For several years thereafter, I worked on and off as a paid political operative for campaigns of others, while also making my living as a teacher, non-profit arts administrator, and writer. I’ve also been a salesman and a marketing consultant. I even worked for the census bureau in 2010. I’ve managed to survive several bouts of unemployment over the years. Thank goodness for unemployment compensation which helped fill the gap while looking for work. Today, Cindy and I live in Maitland. She’s a full-time teacher with the Orange County Public School system and both our girls grown and gone, following their own chosen paths.
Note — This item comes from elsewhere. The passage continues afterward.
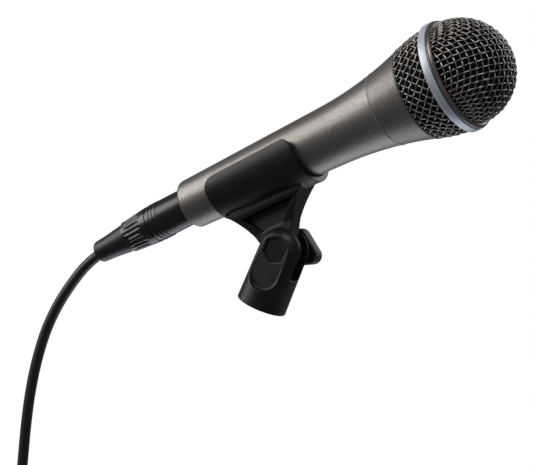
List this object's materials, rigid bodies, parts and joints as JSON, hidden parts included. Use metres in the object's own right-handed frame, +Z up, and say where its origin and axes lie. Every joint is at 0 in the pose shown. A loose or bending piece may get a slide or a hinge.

In 2014, I decided to seek elective office once again, and ran against Republican incumbent, John Mica in Florida’s 7th CD. Again, I lost, but never regretted the opportunity to present my ideas and agenda to the voting public. I knew, however, at that time, that my political career was finally over. It was time to enjoy the pleasures of retirement. But then fate stepped in when our congressperson, Stephanie Murphy, decided to forgo a fourth term and the seat became open.
I thought long and hard about vying, once more, for political office, but when I read the campaign websites of several of the Republicans who had tossed their hats into the ring, I knew that I couldn’t sit by and allow those whose views were so inimical to all I believed in run without opposition. So, here I am, once again, putting my platform and my person before the voters of the 7th CD.
I believe that the people of my district deserve a Representative in the U.S. Congress who will fight for the general welfare while seeking the most compassionate and efficient solutions to our common problems; solutions that will bring the greatest good to the greatest number of people in this and future generations.
By the way, I still believe we can change the world. All we need do is apply enough reason, exhibit enough passion, and invest enough toil. Now’s the time!